1. Field of the Invention
The present invention concerns methods and apparatus for performing porosimetric analysis on solid samples.
2. Description of the Prior Art
According to known techniques, porosimetric analyses are performed by a process in which a solid sample is introduced into a test vessel together with a quantity of a suitable liquid, such as mercury. The liquid is then subjected to an increasing pressure. The volumetric variations of the liquid which is due to the penetration of the same into the pores of the sample is then detected as pressure varies.
By this known process, it is possible to trace a pressure-volume mercury curve, on the basis of which, and according to a known formula, it is possible to obtain a size distribution of the sample's pores, and information on the same sample.
During this test very high pressure values (around 2000 atmospheres) are reached and it is clear that at the end of same it is necessary to lower pressure to values substantially equal to the ambient ones.
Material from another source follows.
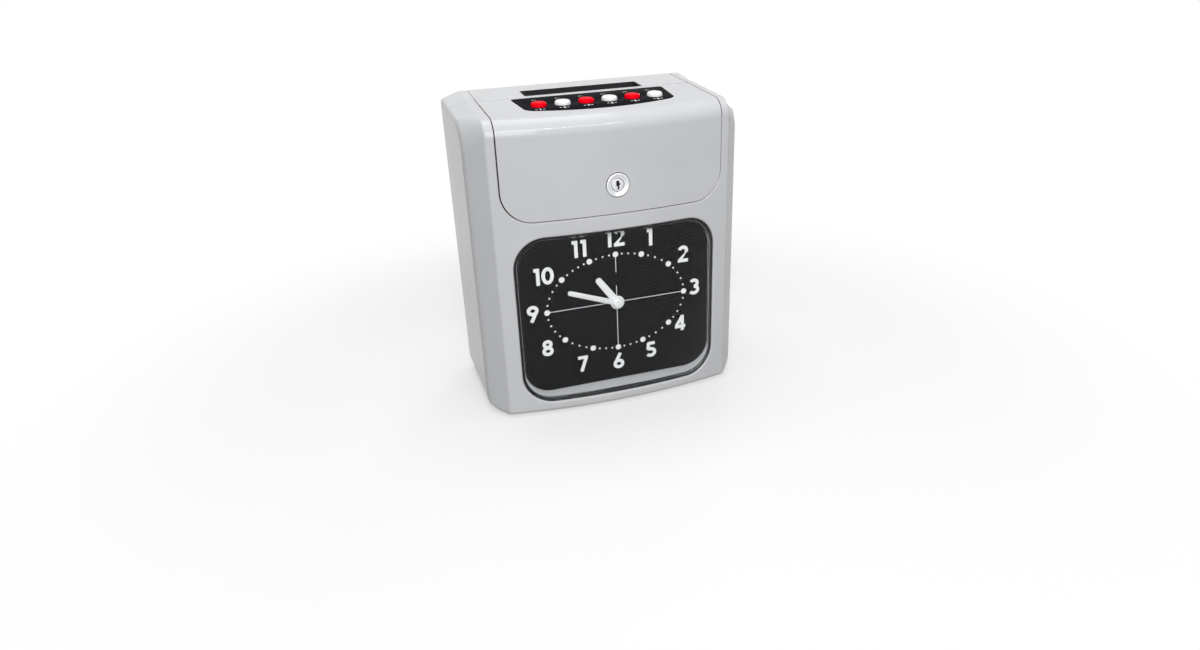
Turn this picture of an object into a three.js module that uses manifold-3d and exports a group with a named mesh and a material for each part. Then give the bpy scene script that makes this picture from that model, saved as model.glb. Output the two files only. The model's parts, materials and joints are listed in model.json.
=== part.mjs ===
// A desk time clock: a card recorder with a dial behind a window, keys on the lid and a card slot on top.
// Millimetres, +Z up. The front faces -Y, and the origin is on the table under the middle of the case.

import * as THREE from 'three';
import { mergeVertices } from 'three/addons/utils/BufferGeometryUtils.js';
import Module from 'manifold-3d';

const wasm = await Module();
wasm.setup();

// Case
const caseWidth = 210;
const caseDepth = 112;
const caseHeight = 237;
const topSlope = 0.08;
const wall = 2.6;
const frontRadius = 455;
const creaseInset = 14;
const bevelDepth = 17;
const bevelDrop = 5;
const bevelLift = 9;
const bevelSwell = 1.3;
const topEdgeRadius = 13;
const sideEdgeRadius = 24;
const rearEdgeRadius = 4;
const bottomEdgeRadius = 3;
const leastEdgeRadius = 0.6;
const deckDrop = 12;
const rearShellDepth = 37;
const footHeight = 2;
const footRadius = 8;
const footInsetX = 27;
const footInsetFront = 24;
const footInsetRear = 14;

// Clearances
const seamGap = 0.5;
const fit = 0.3;
const runningFit = 0.35;

// Lid and its hinge
const lidInset = 21;
const lidStrip = 12.5;
const lidCorner = 22;
const hingeFromRear = 43;
const barrelRadius = 2;
const pinRadius = 1;
const pinEngagement = 8;
const lugWidth = 6;
const lugDepth = 9;
const lugDrop = 6;

// Window, lens and dial
const windowInset = 25.8;
const windowBottom = 10;
const windowBelowTop = 92.5;
const windowCorner = 24;
const lensThickness = 2;
const lensSetback = 0.5;
const bezelFlange = 4;
const bezelLip = 1.4;
const bezelSlope = 5.5;
const dialSetback = 4.45;
const dialThickness = 1.5;
const dialLift = 5.75;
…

During this pressure reduction, the test liquid, in particular mercury, obviously tends to come out of some of the pores which it had penetrated during pressure increase. In particular it tends to come out of the pores which present an open configuration, while, on the contrary, it tends to remain inside pores which present an almost closed configuration. Therefore, a lowering pressure-volume mercury curve is obtained which presents, together with the pressure-volume mercury curve traced during the pressure increase phase, a hysteretic course, allowing indications on the shape of the sample pores to be obtained. However, these indications are relatively fragmentary and partial, in that they are obtained up to now in correspondence to one or more pressure values, practically only in correspondence to the point corresponding to the return to ambient values as well as to the point of maximum pressure value.